→ **REQUEST**
Everything from the line containing "# Check the" down to the line containing "for node in" is to be returned exactly; include both boundary lines and leave out all others.
* BEGIN *
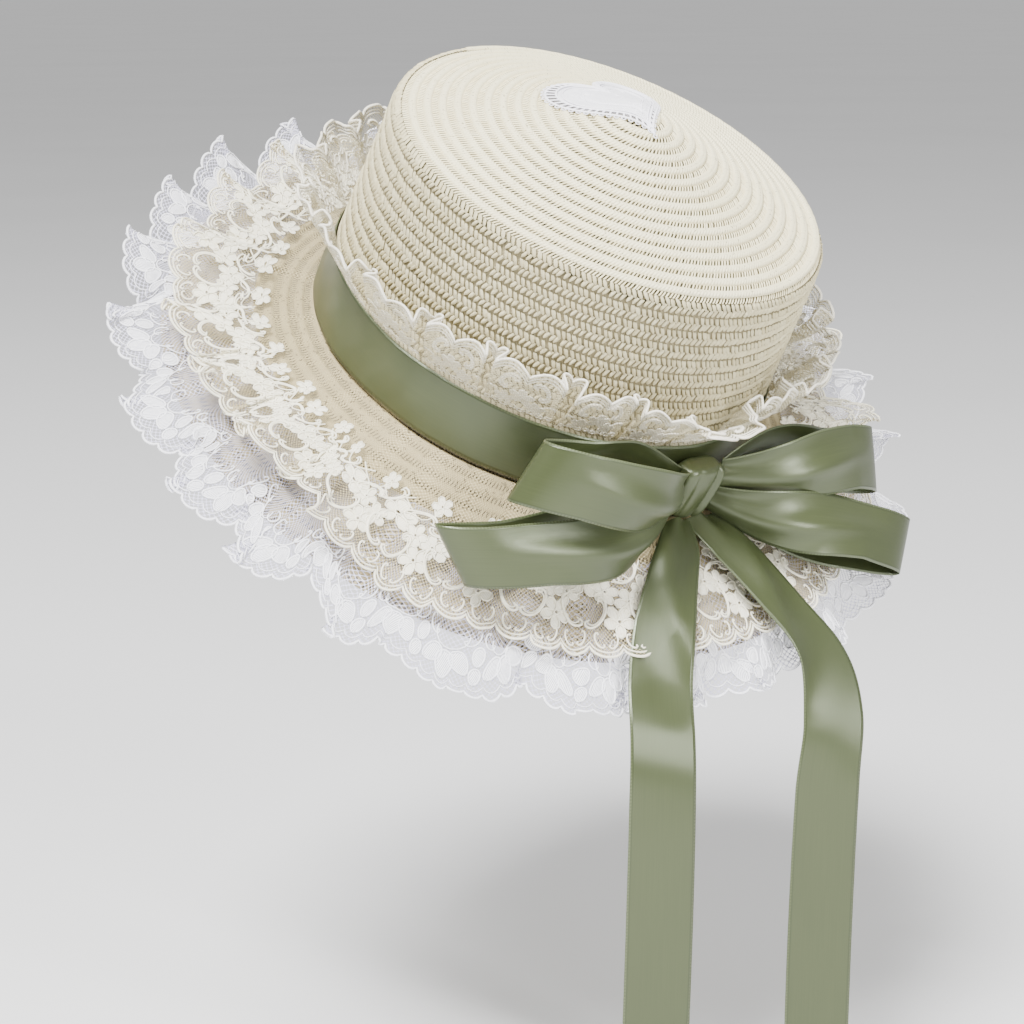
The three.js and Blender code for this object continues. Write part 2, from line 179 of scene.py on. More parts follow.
def make(name, points, faces, material, lay=None, slot=None):
    """A mesh object from points in mm and an index array of faces; lay is a value per point."""
    mesh = bpy.data.meshes.new(name)
    places = (np.asarray(points, float) * MM).reshape(-1, 3)
    mesh.from_pydata(places.tolist(), [], np.asarray(faces).tolist())
    if lay is not None:
        layer = mesh.attributes.new("lay", "FLOAT_VECTOR", "POINT")
        layer.data.foreach_set("vector", np.asarray(lay, np.float32).ravel())
    mesh.polygons.foreach_set("use_smooth", [True] * len(mesh.polygons))
    mesh.update()
    obj = bpy.data.objects.new(name, mesh)
    bpy.context.scene.collection.objects.link(obj)
    obj.data.materials.append(material)
    if slot:
        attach(obj, "root")
    return obj


def lays(u, v, w):
    """Rows of the lay attribute, from its three values on the same grid."""
    return np.stack(np.broadcast_arrays(u, v, w), -1).reshape(-1, 3)


def grid_faces(rows, columns, close_rows=False, close_columns=False):
    """Quads of a grid of points stored row by row."""
    i = np.arange(rows if close_rows else rows - 1)[:, None]
    j = np.arange(columns if close_columns else columns - 1)[None, :]
    below, right = (i + 1) % rows, (j + 1) % columns
    corners = [i * columns + j, i * columns + right, below * columns + right, below * columns + j]
    return np.stack(corners, -1).reshape(-1, 4)


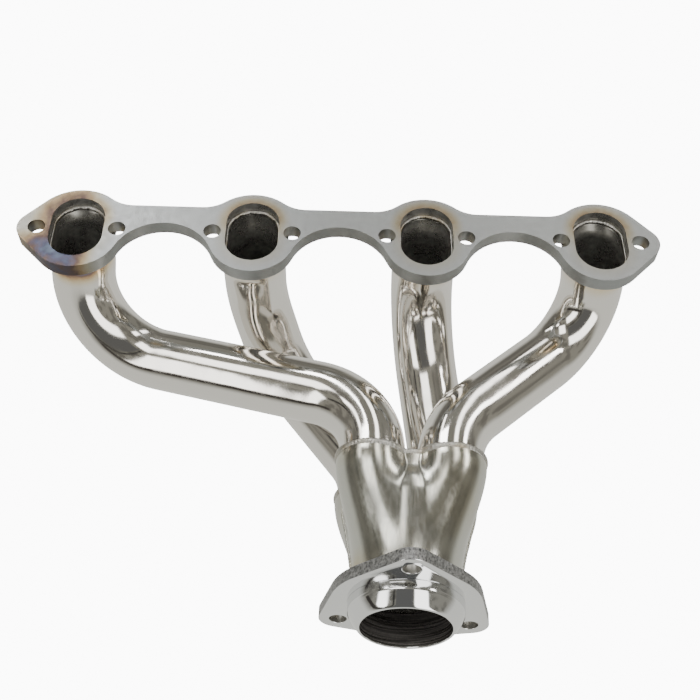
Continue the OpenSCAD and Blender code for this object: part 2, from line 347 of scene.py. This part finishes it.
def feed(tree, node, **values):
    """Gives sockets, by name or as i and a number, a value or a link."""
    for key, value in values.items():
        numbered = key[0] == "i" and key[1:].isdigit()
        socket = node.inputs[int(key[1:])] if numbered else node.inputs[key.replace("_", " ")]
        if isinstance(value, bpy.types.NodeSocket):
            tree.links.new(value, socket)
        else:
            socket.default_value = value
    return node


def maths(tree, operation, a, b=0.0, c=0.0):
    node = put(tree, "ShaderNodeMath", operation=operation)
    feed(tree, node, i0=a, i1=b, i2=c)
    return node.outputs[0]


def spread(tree, value, low, high, to_low=0.0, to_high=1.0):
    node = put(tree, "ShaderNodeMapRange", interpolation_type="SMOOTHSTEP")
    feed(tree, node, Value=value, From_Min=low, From_Max=high, To_Min=to_low, To_Max=to_high)
    return node.outputs[0]


def blend_colour(tree, share, a, b, way="MIX"):
    node = put(tree, "ShaderNodeMix", data_type="RGBA", blend_type=way)
    feed(tree, node, i0=share, i6=a, i7=b)
    return node.outputs[2]


def cloudy(tree, vector, scale, detail=3.0, rough=0.5):
    node = put(tree, "ShaderNodeTexNoise")
    feed(tree, node, Vector=vector, Scale=scale, Detail=detail, Roughness=rough)
    return node.outputs["Fac"]


def stretched(tree, vector, scale, turn=(0, 0, 0)):
    node = put(tree, "ShaderNodeMapping")
    feed(tree, node, Vector=vector, Scale=scale, Rotation=turn)
    return node.outputs["Vector"]


def make_grain_group():
    """Fine scratches and a slow wave, as polishing leaves them on steel."""
    tree, given, result = new_group(
        "Polishing marks",
        [
            ("Position", "NodeSocketVector", (0, 0, 0)),
            ("Fine", "NodeSocketFloat", 900.0),
            ("Slow", "NodeSocketFloat", 22.0),
        ],
        [("Height", "NodeSocketFloat"), ("Smear", "NodeSocketFloat")],
    )
    fine = cloudy(tree, given.outputs["Position"], given.outputs["Fine"], 2.0)
    slow = cloudy(tree, given.outputs["Position"], given.outputs["Slow"], 2.0, 0.4)
    height = maths(tree, "ADD", slow, maths(tree, "MULTIPLY", fine, 0.012))
    tree.links.new(height, result.inputs["Height"])
    smear = cloudy(tree, given.outputs["Position"], 55.0, 4.0, 0.65)
    tree.links.new(spread(tree, smear, 0.35, 0.75), result.inputs["Smear"])
    return tree


def make_tint_group():
    """Heat colours of bare steel: straw, brown, purple and blue as the heat rises."""
    tree, given, result = new_group(
        "Heat colours",
        [
            ("Heat", "NodeSocketFloat", 0.0),
            ("Steel", "NodeSocketColor", (0.6, 0.6, 0.6, 1)),
            ("Position", "NodeSocketVector", (0, 0, 0)),
        ],
        [("Color", "NodeSocketColor")],
    )
    ragged = cloudy(tree, given.outputs["Position"], 130.0, 4.0, 0.6)
    heat = maths(tree, "MULTIPLY", given.outputs["Heat"], spread(tree, ragged, 0.2, 0.7, 0.78, 1.06))
    ramp = put(tree, "ShaderNodeValToRGB")
    feed(tree, ramp, Fac=heat)
    stops = [(0.0, (1, 1, 1, 1)), (0.25, (0.93, 0.82, 0.62, 1)), (0.45, (0.70, 0.50, 0.30, 1)),
             (0.62, (0.30, 0.20, 0.17, 1)), (0.80, (0.22, 0.22, 0.33, 1)), (1.0, (0.34, 0.43, 0.54, 1))]
    ramp.color_ramp.elements[0].position, ramp.color_ramp.elements[0].color = stops[0]
    ramp.color_ramp.elements[1].position, ramp.color_ramp.elements[1].color = stops[-1]
    for place, colour in stops[1:-1]:
        ramp.color_ramp.elements.new(place).color = colour
    mixed = blend_colour(tree, 1.0, given.outputs["Steel"], ramp.outputs["Color"], "MULTIPLY")
    tree.links.new(mixed, result.inputs["Color"])
    return tree


def start_finish(name):
    mat = bpy.data.materials.new(name)
    mat.use_nodes = True
    tree = mat.node_tree
    shader = tree.nodes["Principled BSDF"]
    place = put(tree, "ShaderNodeTexCoord").outputs["Object"]
    parts = put(tree, "ShaderNodeSeparateXYZ")
    feed(tree, parts, Vector=place)
    return mat, tree, shader, place, parts


def use_group(tree, group, **values):
    node = put(tree, "ShaderNodeGroup")
    node.node_tree = group
    return feed(tree, node, **values)


def raise_bumps(tree, shader, height, strength, distance):
    bump = put(tree, "ShaderNodeBump")
    feed(tree, bump, Height=height, Strength=strength, Distance=distance)
    tree.links.new(bump.outputs["Normal"], shader.inputs["Normal"])


def port_distance(tree, parts):
    """Distance in metres outside the nearest port opening."""
    x = maths(tree, "ABSOLUTE", maths(tree, "SUBTRACT", maths(tree, "ABSOLUTE", parts.outputs["X"]), 0.11125))
    dx = maths(tree, "ABSOLUTE", maths(tree, "SUBTRACT", x, 0.055625))
    dz = maths(tree, "ABSOLUTE", maths(tree, "SUBTRACT", parts.outputs["Z"], PORT_Z * MM))
    dz = maths(tree, "MAXIMUM", maths(tree, "SUBTRACT", dz, (PORT_HALF_H - PORT_HALF_W) * MM), 0.0)
    r = maths(tree, "SQRT", maths(tree, "ADD", maths(tree, "MULTIPLY", dx, dx), maths(tree, "MULTIPLY", dz, dz)))
    return maths(tree, "SUBTRACT", r, PORT_HALF_W * MM)


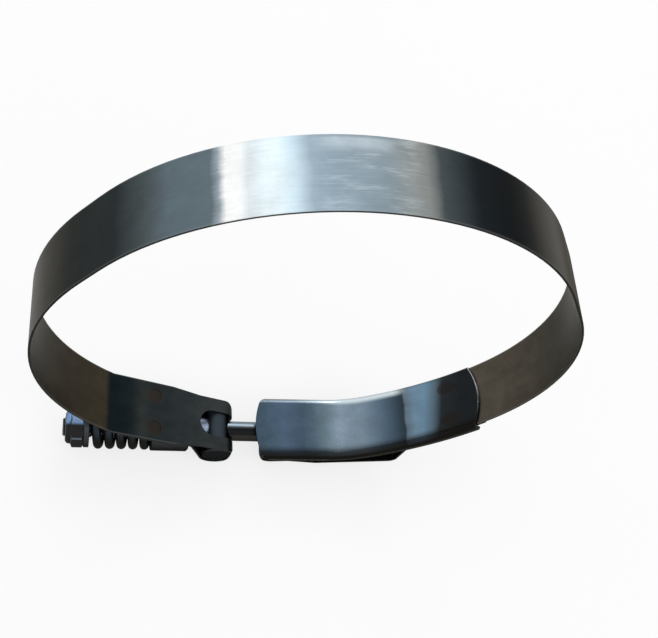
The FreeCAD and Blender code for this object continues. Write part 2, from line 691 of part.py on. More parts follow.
# Check the whole document, then write each piece to its own file
doc.recompute()
pieces = [band, plate, bolt, trunnion, spring, washer, nut, ring]
for item in doc.Objects:
    if "Invalid" in item.State or "Error" in item.State:
        raise ValueError("%s failed: %s" % (item.Label, item.State))
for piece in pieces:
    if piece.Shape.isNull() or not piece.Shape.isValid():
        raise ValueError("%s has no valid shape" % piece.Label)
    if len(piece.Shape.Solids) != 1:
        raise ValueError("%s is not one solid" % piece.Label)
os.makedirs("parts", exist_ok=True)
for piece in pieces:
    piece.Shape.exportStep("parts/%s.step" % piece.Label)
    print("%s %.1f mm3" % (piece.Label, piece.Shape.Volume))
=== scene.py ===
import logging
import math
from dataclasses import dataclass, field
from enum import Enum
from typing import Any, Sequence, Union

import bmesh
import bpy
from mathutils import Matrix, Vector


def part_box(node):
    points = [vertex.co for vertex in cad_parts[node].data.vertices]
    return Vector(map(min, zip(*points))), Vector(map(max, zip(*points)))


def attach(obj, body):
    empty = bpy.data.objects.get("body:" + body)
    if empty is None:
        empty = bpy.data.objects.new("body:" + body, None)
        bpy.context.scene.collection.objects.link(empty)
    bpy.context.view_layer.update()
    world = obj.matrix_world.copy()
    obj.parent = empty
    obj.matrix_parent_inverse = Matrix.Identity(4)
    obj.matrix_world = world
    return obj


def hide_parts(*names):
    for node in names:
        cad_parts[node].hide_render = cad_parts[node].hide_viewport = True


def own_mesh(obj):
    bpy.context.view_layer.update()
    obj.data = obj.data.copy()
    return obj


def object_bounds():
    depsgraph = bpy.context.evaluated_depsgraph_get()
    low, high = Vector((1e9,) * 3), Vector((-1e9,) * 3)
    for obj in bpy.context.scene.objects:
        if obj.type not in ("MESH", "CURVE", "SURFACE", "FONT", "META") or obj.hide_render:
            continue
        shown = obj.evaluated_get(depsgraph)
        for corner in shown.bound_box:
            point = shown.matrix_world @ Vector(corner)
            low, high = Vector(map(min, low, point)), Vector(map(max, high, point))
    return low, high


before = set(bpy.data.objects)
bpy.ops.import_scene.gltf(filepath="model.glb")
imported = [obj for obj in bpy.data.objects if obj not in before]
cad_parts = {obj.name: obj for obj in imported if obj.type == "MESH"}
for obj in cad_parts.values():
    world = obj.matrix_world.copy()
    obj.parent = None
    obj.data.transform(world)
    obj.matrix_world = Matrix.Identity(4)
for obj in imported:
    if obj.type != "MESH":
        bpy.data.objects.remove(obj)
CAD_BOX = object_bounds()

# Looks of a spring-loaded T-bolt hose clamp that stands on its closing hardware
#
# Lengths are millimetres in the frame of the solids: +X along the bolt to its T-head, +Y along the
# bore, +Z up to the crown of the band. The studio alone is in metres. Angles go round the bore in
# degrees, from the crown towards +X.

log = logging.getLogger("clamp")
MM = 0.001
CLAMP_BODY = "clamp"
SHARP_ANGLE = 38.0

Colour = tuple[float, float, float]
Point = tuple[float, float, float]
Shade = tuple[int, int, int]
Step = tuple[float, float]
Stop = tuple[float, Shade]
Weights = tuple[float, ...]


class Extent:
    """How far a solid reaches at rest."""

    def __init__(self, node: str) -> None:
        """Read the solid's two corners, to a thousandth of a millimetre."""
        self.low, self.high = ([round(v / MM, 3) for v in corner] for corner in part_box(node))


BAND = Extent("band")
PLATE = Extent("bridge_plate")
BOLT = Extent("t_bolt")
TRUNNION = Extent("trunnion")
SPRING = Extent("spring")
WASHER = Extent("washer")
NUT = Extent("lock_nut")
BOLT_Z = (BOLT.low[2] + BOLT.high[2]) / 2.0
SHANK_RADIUS = 3.175
THREAD_END = -27.0


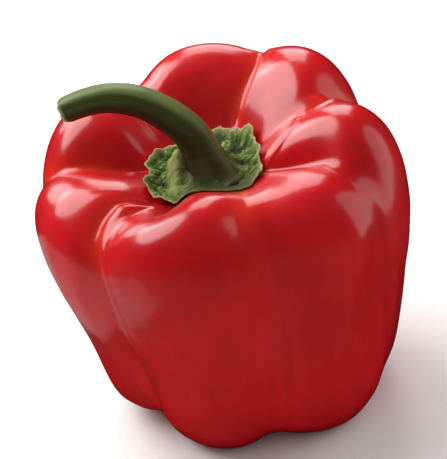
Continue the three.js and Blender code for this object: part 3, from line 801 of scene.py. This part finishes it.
def stalkMaterial():
    # young woody stalk: satin dark green with a painted highlight along its top, painted shade below over an
    # olive brown tint, olive brown at the foot, fine pale fibres along it, and a dry pale end with brown
    # spots
    material, tree, shader = startMaterial("fibrousStalk", {
        "IOR": 1.4, "Roughness": 0.42, "Specular IOR Level": 0.4,
        "Subsurface Weight": 0.05, "Subsurface Radius": (0.6, 1.0, 0.3), "Subsurface Scale": 1 * mm})
    paintedLightFacing = addNode(tree, "ShaderNodeAttribute", {"attribute_name": "paintedLightFacing"}).outputs["Fac"]
    along = addNode(tree, "ShaderNodeAttribute", {"attribute_name": "along"}).outputs["Fac"]
    around = addNode(tree, "ShaderNodeAttribute", {"attribute_name": "around"}).outputs["Fac"]
    angle = addNode(tree, "ShaderNodeMath", {"operation": "MULTIPLY"}, {0: around, 1: 2 * math.pi}).outputs[0]
    across = addNode(tree, "ShaderNodeMath", {"operation": "COSINE"}, {0: angle}).outputs[0]
    beside = addNode(tree, "ShaderNodeMath", {"operation": "SINE"}, {0: angle}).outputs[0]
    onStalk = addNode(tree, "ShaderNodeCombineXYZ", {}, {"X": across, "Y": beside, "Z": along}).outputs[0]
    stretched = addNode(tree, "ShaderNodeMapping", {}, {"Vector": onStalk, "Scale": (9, 9, 5)}).outputs[0]
    fibres = addNode(tree, "ShaderNodeTexNoise", {}, {
        "Vector": stretched, "Scale": 1.6, "Detail": 5.0, "Roughness": 0.7}).outputs["Fac"]
    tilt = addNode(tree, "ShaderNodeMath", {"operation": "MULTIPLY_ADD"}, {
        0: fibres, 1: 0.5, 2: -0.25}).outputs[0]
    paler = addNode(tree, "ShaderNodeMapRange", {"interpolation_type": "SMOOTHSTEP"}, {
        "Value": along, "From Min": 0.6, "From Max": 0.98, "To Min": 0.0, "To Max": 0.22}).outputs[0]
    tilt = addNode(tree, "ShaderNodeMath", {"operation": "ADD"}, {0: tilt, 1: paler}).outputs[0]
    # painted light and shade: lighter where the stalk faces up and out, darker where it faces down, over an
    # olive brown tint below
    level = addNode(tree, "ShaderNodeMath", {"operation": "ADD"}, {0: paintedLightFacing, 1: tilt}).outputs[0]
    share = addNode(tree, "ShaderNodeMapRange", {}, {
        "Value": level, "From Min": -0.75, "From Max": 0.95, "To Min": 0.0, "To Max": 1.0}).outputs[0]
    paintedLightAndTint = addNode(tree, "ShaderNodeValToRGB", {}, {"Fac": share})
    ramp = paintedLightAndTint.color_ramp
    ramp.elements[0].color = linearColour("#2a2410")
    ramp.elements[1].color = linearColour("#5e6c3a")
    for position, tone in ((0.35, "#30290f"), (0.6, "#363717"), (0.76, "#444d20"), (0.88, "#56652d")):
        ramp.elements.new(position).color = linearColour(tone)
    footShare = addNode(tree, "ShaderNodeMapRange", {"interpolation_type": "SMOOTHSTEP"}, {
        "Value": along, "From Min": 0.12, "From Max": 0.5, "To Min": 0.75, "To Max": 0.0}).outputs[0]
    browned = addNode(tree, "ShaderNodeMix", {"data_type": "RGBA"}, {
        0: footShare, 6: paintedLightAndTint.outputs["Color"], 7: linearColour("#352b12")})
    tipShare = addNode(tree, "ShaderNodeMapRange", {"interpolation_type": "SMOOTHSTEP"}, {
        "Value": along, "From Min": 0.965, "From Max": 1.0, "To Min": 0.0, "To Max": 0.85}).outputs[0]
    dried = addNode(tree, "ShaderNodeMix", {"data_type": "RGBA"}, {
        0: tipShare, 6: browned.outputs[2], 7: linearColour("#a3a478")})
    place = addNode(tree, "ShaderNodeTexCoord").outputs["Object"]
    decay = addNode(tree, "ShaderNodeTexNoise", {}, {
        "Vector": place, "Scale": perMm(2.6), "Detail": 3.0}).outputs["Fac"]
    spots = addNode(tree, "ShaderNodeMapRange", {"interpolation_type": "SMOOTHSTEP"}, {
        "Value": decay, "From Min": 0.5, "From Max": 0.62, "To Min": 0.0, "To Max": 1.0}).outputs[0]
    spotShare = addNode(tree, "ShaderNodeMath", {"operation": "MULTIPLY"}, {0: spots, 1: tipShare}).outputs[0]
    spotted = addNode(tree, "ShaderNodeMix", {"data_type": "RGBA"}, {
        0: spotShare, 6: dried.outputs[2], 7: linearColour("#4a2f16")})
    tree.links.new(spotted.outputs[2], shader.inputs["Base Color"])
    grain = addNode(tree, "ShaderNodeTexNoise", {}, {
        "Vector": stretched, "Scale": 3.0, "Detail": 4.0, "Roughness": 0.7}).outputs["Fac"]
    relief = addNode(tree, "ShaderNodeBump", {}, {"Height": grain, "Strength": 0.5, "Distance": 0.08 * mm})
    tree.links.new(relief.outputs["Normal"], shader.inputs["Normal"])
    return material


grid, furrowNear, rows = makeFruitGrid()
low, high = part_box("fruit")
ownMiddle = (grid.reshape(-1, 3).min(axis=0) + grid.reshape(-1, 3).max(axis=0)) / 2
cadMiddle = (low + high) / 2 / mm
offset = np.array([cadMiddle.x - ownMiddle[0], cadMiddle.y - ownMiddle[1], 0])
print("offset to the frame in mm:", offset.round(3))

makeCamera(offset)
makeLights()
makeStudio()
print("camera, lights and floor made")

inCavity = np.interp(rows, fruit["warmRows"], [1, fruit["bodyWarmth"]])[:, None]
skin = meshFromRings("fruitSkin", grid[1:-1], grid[0, 0], grid[-1, 0], offset,
                     {"furrow": (furrowNear * inCavity)[1:-1]})
finishPiece(skin, "fruit", skinMaterial())
finishPiece(makeCalyx(grid, offset), "calyx", sepalMaterial())
stalkFinish = stalkMaterial()
finishPiece(makeStem(offset, stalkFinish), "stem", stalkFinish)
* END *
→ **EXERCISE OUTPUT**
# Check the whole document, then write each piece to its own file
doc.recompute()
pieces = [band, plate, bolt, trunnion, spring, washer, nut, ring]
for item in doc.Objects:
    if "Invalid" in item.State or "Error" in item.State:
        raise ValueError("%s failed: %s" % (item.Label, item.State))
for piece in pieces:
    if piece.Shape.isNull() or not piece.Shape.isValid():
        raise ValueError("%s has no valid shape" % piece.Label)
    if len(piece.Shape.Solids) != 1:
        raise ValueError("%s is not one solid" % piece.Label)
os.makedirs("parts", exist_ok=True)
for piece in pieces:
    piece.Shape.exportStep("parts/%s.step" % piece.Label)
    print("%s %.1f mm3" % (piece.Label, piece.Shape.Volume))
=== scene.py ===
import logging
import math
from dataclasses import dataclass, field
from enum import Enum
from typing import Any, Sequence, Union

import bmesh
import bpy
from mathutils import Matrix, Vector


def part_box(node):
    points = [vertex.co for vertex in cad_parts[node].data.vertices]
    return Vector(map(min, zip(*points))), Vector(map(max, zip(*points)))


def attach(obj, body):
    empty = bpy.data.objects.get("body:" + body)
    if empty is None:
        empty = bpy.data.objects.new("body:" + body, None)
        bpy.context.scene.collection.objects.link(empty)
    bpy.context.view_layer.update()
    world = obj.matrix_world.copy()
    obj.parent = empty
    obj.matrix_parent_inverse = Matrix.Identity(4)
    obj.matrix_world = world
    return obj


def hide_parts(*names):
    for node in names:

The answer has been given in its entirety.